Long before I wrote code, I was creating things in every medium I could get my hands on. I grew up playing piano, guitar, and bass entirely by ear — listening, imitating, and building melodies without sheet music. And when I wasn’t making noise, I was painting or drawing, trying to capture whatever I couldn’t put into words. Music taught me patterns. Art taught me composition. Both taught me how to see structure where most people only see chaos.
Eventually that creative instinct spilled into engineering. The same part of me that used to break down songs or blend colors started breaking down systems — writing late-night Python experiments, rebuilding websites from scratch, and teaching myself the math and logic needed to make data behave. It felt less like switching fields and more like switching instruments.
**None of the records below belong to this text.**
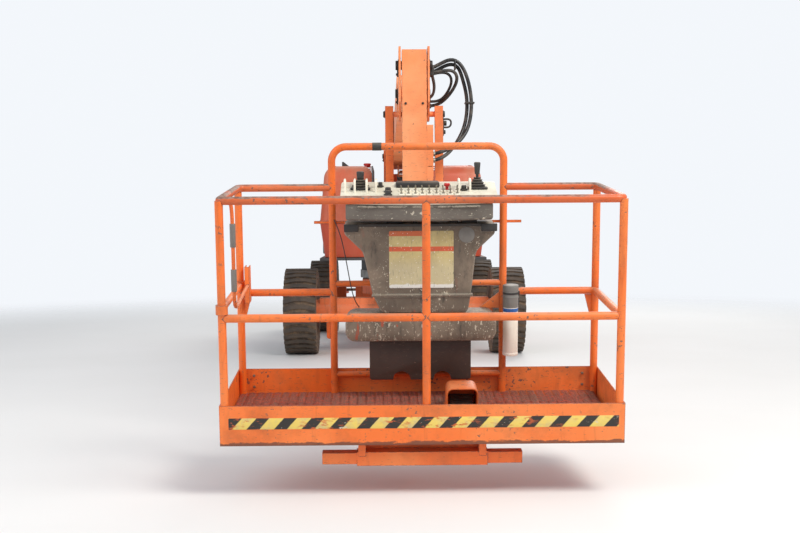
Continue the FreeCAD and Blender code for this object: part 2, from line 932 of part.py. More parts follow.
# Tower boom, in its own frame along Y from its foot pin, then laid at its rest angle
towerLong = math.hypot(s.towerRun.value, s.towerRise.value)
towerAngle = math.degrees(math.atan2(s.towerRise.value, s.towerRun.value))
towerPlace = FreeCAD.Placement(
    FreeCAD.Vector(0, towerY.value, towerZ.value), FreeCAD.Rotation(FreeCAD.Vector(1, 0, 0), towerAngle)
)
towerOuter = block(
    "TowerOuter",
    (-s.towerHalfWide, s.towerHalfWide),
    (-40, towerLong + 40),
    (-s.towerHalfDeep, s.towerHalfDeep),
)
towerInner = block(
    "TowerInner",
    (-(s.towerHalfWide - s.towerWall), s.towerHalfWide - s.towerWall),
    (-30, towerLong + 30),
    (-(s.towerHalfDeep - s.towerWall), s.towerHalfDeep - s.towerWall),
)
bossHalf = s.plateInner - s.sideGap
towerBosses = [
    rod(f"TowerBoss{index}", "X", s.bossRadius, -bossHalf, bossHalf, (along, 0))
    for index, along in enumerate((0, towerLong))
]
towerBores = [
    rod(f"TowerBore{index}", "X", s.pinRadius + s.pinGap, -bossHalf - 5, bossHalf + 5, (along, 0))
    for index, along in enumerate((0, towerLong))
]
towerEarAlong = 1000
towerEarDown = 220
earInner = s.eyeHalf + s.earGap


def ears(prefix, along, eye, root, spread=85):
    # Twin ears for a rod's eye. They stand on the boom's face at root and run along Y or Z past the eye.
    pieces = []
    tip = eye[1] if along == "Y" else eye[0]
    reach = 34 if tip.value > sized(root).value else -34
    for index, (low, high) in enumerate(pair(earInner, s.earThick)):
        if along == "Y":
            outline = [
                (eye[0] - spread, root),
                (eye[0] - 34, tip + reach),
                (eye[0] + 34, tip + reach),
                (eye[0] + spread, root),
            ]
        else:
            outline = [
                (root, eye[1] - spread),
                (tip + reach, eye[1] - 34),
                (tip + reach, eye[1] + 34),
                (root, eye[1] + spread),
            ]
        pieces.append(plate(f"{prefix}Ear{index}", "X", low, high, outline))
    return pieces


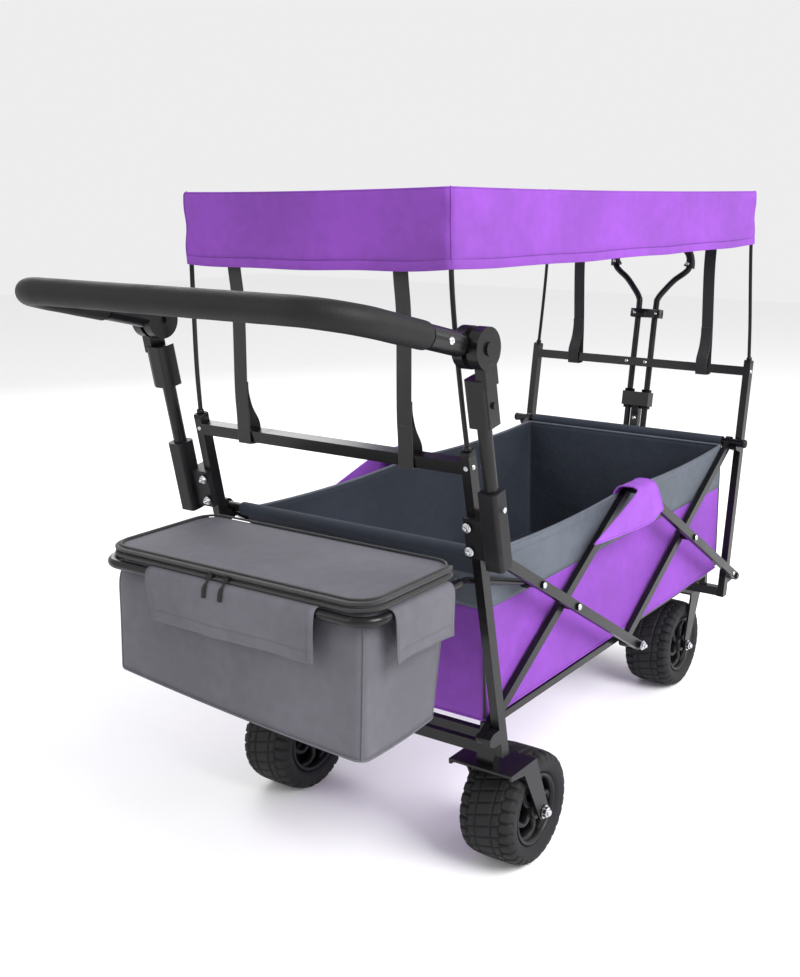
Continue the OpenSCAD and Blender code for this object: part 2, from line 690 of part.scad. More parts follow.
placed() post(-1, 1);  // rear_post_right
placed() post(-1, -1);  // rear_post_left
placed() crossbar(-1);  // rear_crossbar
placed() rear_beam();
placed() rails(-1);  // rear_rails
placed() rear_bracket(1);  // rear_bracket_right
placed() rear_bracket(-1);  // rear_bracket_left
placed() sleeve(1);  // sleeve_right
placed() sleeve(-1);  // sleeve_left
placed() canopy_rod(-1, 1);  // rod_rear_right
placed() canopy_rod(-1, -1);  // rod_rear_left
placed() strap(-1, 1);  // strap_rear_right
placed() strap(-1, -1);  // strap_rear_left
placed() canopy();
placed() tub();
placed() flap(1);  // flap_right
placed() flap(-1);  // flap_left
placed() tyre(-rear_axle_x, -rear_wheel_y);  // tyre_rear_right
placed() tyre(-rear_axle_x, rear_wheel_y);  // tyre_rear_left
placed() rim(-rear_axle_x, -rear_wheel_y);  // rim_rear_right
placed() rim(-rear_axle_x, rear_wheel_y);  // rim_rear_left
placed() bar_b(1);  // bar_b_right
placed() bar_b(-1);  // bar_b_left
placed() bar_a(1);  // bar_a_right
placed() bar_a(-1);  // bar_a_left
placed() cross_tube(-1);  // cross_tube_rear
placed() bar_d(1);  // bar_d_right
placed() bar_d(-1);  // bar_d_left
placed() bar_c(1);  // bar_c_right
placed() bar_c(-1);  // bar_c_left
placed() cross_tube(1);  // cross_tube_front
placed() post(1, 1);  // front_post_right
placed() post(1, -1);  // front_post_left
placed() crossbar(1);  // front_crossbar
placed() front_beam();
placed() rails(1);  // front_rails
placed() canopy_rod(1, 1);  // rod_front_right
placed() canopy_rod(1, -1);  // rod_front_left
placed() strap(1, 1);  // strap_front_right
placed() strap(1, -1);  // strap_front_left
placed() fork(1);  // fork_right
placed() fork(-1);  // fork_left
placed() tyre(swivel_x - caster_trail, -front_track);  // tyre_front_right
placed() tyre(swivel_x - caster_trail, front_track);  // tyre_front_left
placed() rim(swivel_x - caster_trail, -front_track);  // rim_front_right
placed() rim(swivel_x - caster_trail, front_track);  // rim_front_left
placed() push_tube(1);  // push_tube_right
placed() push_tube(-1);  // push_tube_left
placed() push_bar();
placed() push_foam();
placed() snap(1);  // snap_right
placed() snap(-1);  // snap_left
placed() pull_arm();
placed() pull_grip();
placed() basket_frame();
placed() storage_bag();
placed() bag_lid();
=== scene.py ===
"""Folding pull wagon: soft goods, wheels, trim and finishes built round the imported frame.

All shapes are worked out in millimetres in the wagon's own frame (origin on the
ground midway between the end frames, +X to the pull handle, +Z up) and are moved
to the row frame, in metres, when their mesh is made.
"""
import logging
from dataclasses import dataclass, field
from enum import Enum
from math import atan2, cos, pi, radians, sin, tan
from typing import Callable, Iterable, Optional, Sequence

import bmesh
import bpy
import numpy as np
from mathutils import Matrix, Vector


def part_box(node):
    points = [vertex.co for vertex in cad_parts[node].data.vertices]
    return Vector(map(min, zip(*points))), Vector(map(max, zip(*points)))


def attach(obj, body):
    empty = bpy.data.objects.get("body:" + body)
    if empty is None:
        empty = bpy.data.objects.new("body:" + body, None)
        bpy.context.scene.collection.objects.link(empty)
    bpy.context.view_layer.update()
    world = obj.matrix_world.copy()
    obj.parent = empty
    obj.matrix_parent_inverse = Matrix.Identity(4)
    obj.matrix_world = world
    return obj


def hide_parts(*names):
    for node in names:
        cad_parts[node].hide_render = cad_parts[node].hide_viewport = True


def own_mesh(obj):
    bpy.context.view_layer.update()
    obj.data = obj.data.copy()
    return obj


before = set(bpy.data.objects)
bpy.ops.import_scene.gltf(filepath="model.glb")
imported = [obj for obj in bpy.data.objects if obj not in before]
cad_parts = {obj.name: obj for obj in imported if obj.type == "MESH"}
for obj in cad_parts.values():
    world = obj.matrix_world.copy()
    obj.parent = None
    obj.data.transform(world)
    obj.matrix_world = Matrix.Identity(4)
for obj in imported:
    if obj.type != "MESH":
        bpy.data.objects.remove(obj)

LOG = logging.getLogger("wagon")
MM = 0.001
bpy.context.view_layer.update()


def _centre_x() -> float:
    """Row X, in mm, of the point midway between the two cross tubes."""
    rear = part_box("cross_tube_rear")
    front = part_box("cross_tube_front")
    return 0.25 * (rear[0][0] + rear[1][0] + front[0][0] + front[1][0]) / MM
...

Today, I’m a Data Science and Computer Engineering intern focused on applied machine learning, automation pipelines, quantitative modeling, and building systems that are stable, efficient, and intuitive. I still approach engineering the same way I approached art and music: start with intuition, refine with structure, and keep iterating until everything fits.
I’m currently interning at The Johns Hopkins University Applied Physics Laboratory (JHU/APL) in the Space Exploration Sector, where I help develop mission-critical software and data infrastructure supporting NASA missions. It’s work that requires precision, reliability, and a kind of quiet creativity — engineering that feels more like composition than construction.
In the end, I’m still creating things — only now the canvas is a codebase, the instruments are models and APIs, and the final product is a system that helps people solve real problems. The medium changed, but the mindset never did.